- Source records -
— Start —
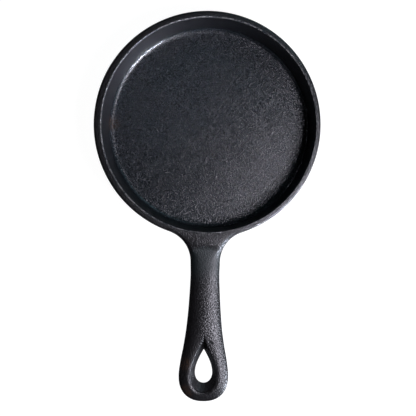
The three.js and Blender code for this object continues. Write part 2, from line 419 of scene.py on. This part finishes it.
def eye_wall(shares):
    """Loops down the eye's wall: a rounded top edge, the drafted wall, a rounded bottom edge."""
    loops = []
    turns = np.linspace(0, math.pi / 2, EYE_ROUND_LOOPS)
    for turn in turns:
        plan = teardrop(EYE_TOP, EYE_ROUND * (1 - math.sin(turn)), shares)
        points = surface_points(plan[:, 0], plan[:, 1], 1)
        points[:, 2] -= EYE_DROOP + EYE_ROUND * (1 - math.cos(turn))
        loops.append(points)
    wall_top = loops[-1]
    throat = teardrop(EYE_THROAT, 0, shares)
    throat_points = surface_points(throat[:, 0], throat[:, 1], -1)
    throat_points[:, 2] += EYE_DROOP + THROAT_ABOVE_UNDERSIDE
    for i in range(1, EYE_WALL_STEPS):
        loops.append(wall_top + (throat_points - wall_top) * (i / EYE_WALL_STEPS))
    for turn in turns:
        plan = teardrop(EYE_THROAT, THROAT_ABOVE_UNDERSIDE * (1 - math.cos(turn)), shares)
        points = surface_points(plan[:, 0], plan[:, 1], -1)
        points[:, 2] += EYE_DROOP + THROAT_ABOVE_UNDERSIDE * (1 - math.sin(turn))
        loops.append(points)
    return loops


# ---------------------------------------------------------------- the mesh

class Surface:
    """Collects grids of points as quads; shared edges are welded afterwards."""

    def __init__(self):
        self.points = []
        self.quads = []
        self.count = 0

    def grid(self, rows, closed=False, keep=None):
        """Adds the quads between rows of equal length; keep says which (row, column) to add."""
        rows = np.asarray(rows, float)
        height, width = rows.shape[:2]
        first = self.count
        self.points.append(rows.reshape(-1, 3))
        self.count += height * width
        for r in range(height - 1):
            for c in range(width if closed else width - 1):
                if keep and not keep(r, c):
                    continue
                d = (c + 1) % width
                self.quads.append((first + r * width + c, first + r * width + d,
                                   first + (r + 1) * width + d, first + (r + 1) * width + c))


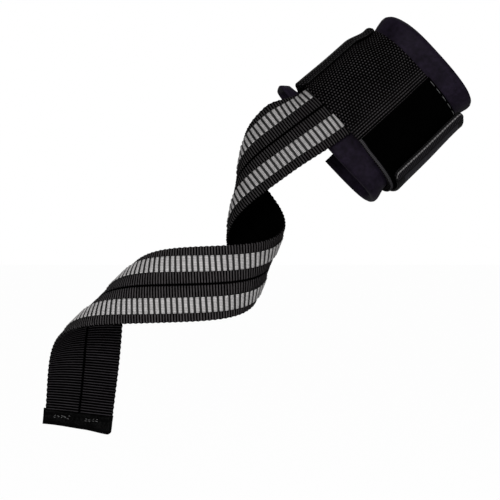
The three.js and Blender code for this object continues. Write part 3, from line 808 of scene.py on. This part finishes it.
— End —
- PROBLEM DETAILS -
Every record above must be duplicated exactly.

- SOLUTION FOR THIS PROBLEM -
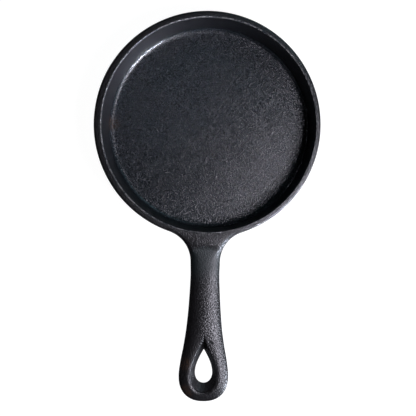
The three.js and Blender code for this object continues. Write part 2, from line 419 of scene.py on. This part finishes it.
def eye_wall(shares):
    """Loops down the eye's wall: a rounded top edge, the drafted wall, a rounded bottom edge."""
    loops = []
    turns = np.linspace(0, math.pi / 2, EYE_ROUND_LOOPS)
    for turn in turns:
        plan = teardrop(EYE_TOP, EYE_ROUND * (1 - math.sin(turn)), shares)
        points = surface_points(plan[:, 0], plan[:, 1], 1)
        points[:, 2] -= EYE_DROOP + EYE_ROUND * (1 - math.cos(turn))
        loops.append(points)
    wall_top = loops[-1]
    throat = teardrop(EYE_THROAT, 0, shares)
    throat_points = surface_points(throat[:, 0], throat[:, 1], -1)
    throat_points[:, 2] += EYE_DROOP + THROAT_ABOVE_UNDERSIDE
    for i in range(1, EYE_WALL_STEPS):
        loops.append(wall_top + (throat_points - wall_top) * (i / EYE_WALL_STEPS))
    for turn in turns:
        plan = teardrop(EYE_THROAT, THROAT_ABOVE_UNDERSIDE * (1 - math.cos(turn)), shares)
        points = surface_points(plan[:, 0], plan[:, 1], -1)
        points[:, 2] += EYE_DROOP + THROAT_ABOVE_UNDERSIDE * (1 - math.sin(turn))
        loops.append(points)
    return loops


# ---------------------------------------------------------------- the mesh

class Surface:
    """Collects grids of points as quads; shared edges are welded afterwards."""

    def __init__(self):
        self.points = []
        self.quads = []
        self.count = 0

    def grid(self, rows, closed=False, keep=None):
        """Adds the quads between rows of equal length; keep says which (row, column) to add."""
        rows = np.asarray(rows, float)
        height, width = rows.shape[:2]
        first = self.count
        self.points.append(rows.reshape(-1, 3))
        self.count += height * width
        for r in range(height - 1):
            for c in range(width if closed else width - 1):
                if keep and not keep(r, c):
                    continue
                d = (c + 1) % width
                self.quads.append((first + r * width + c, first + r * width + d,
                                   first + (r + 1) * width + d, first + (r + 1) * width + c))


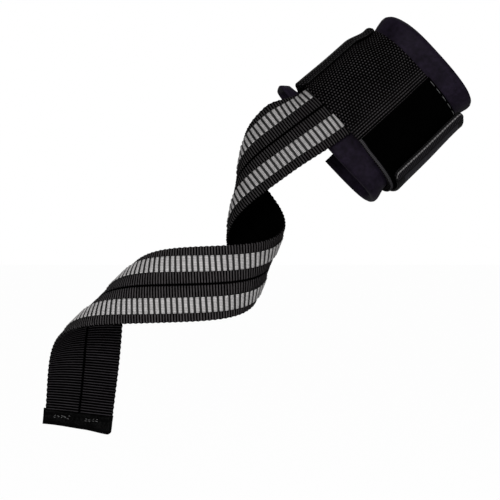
The three.js and Blender code for this object continues. Write part 3, from line 808 of scene.py on. This part finishes it.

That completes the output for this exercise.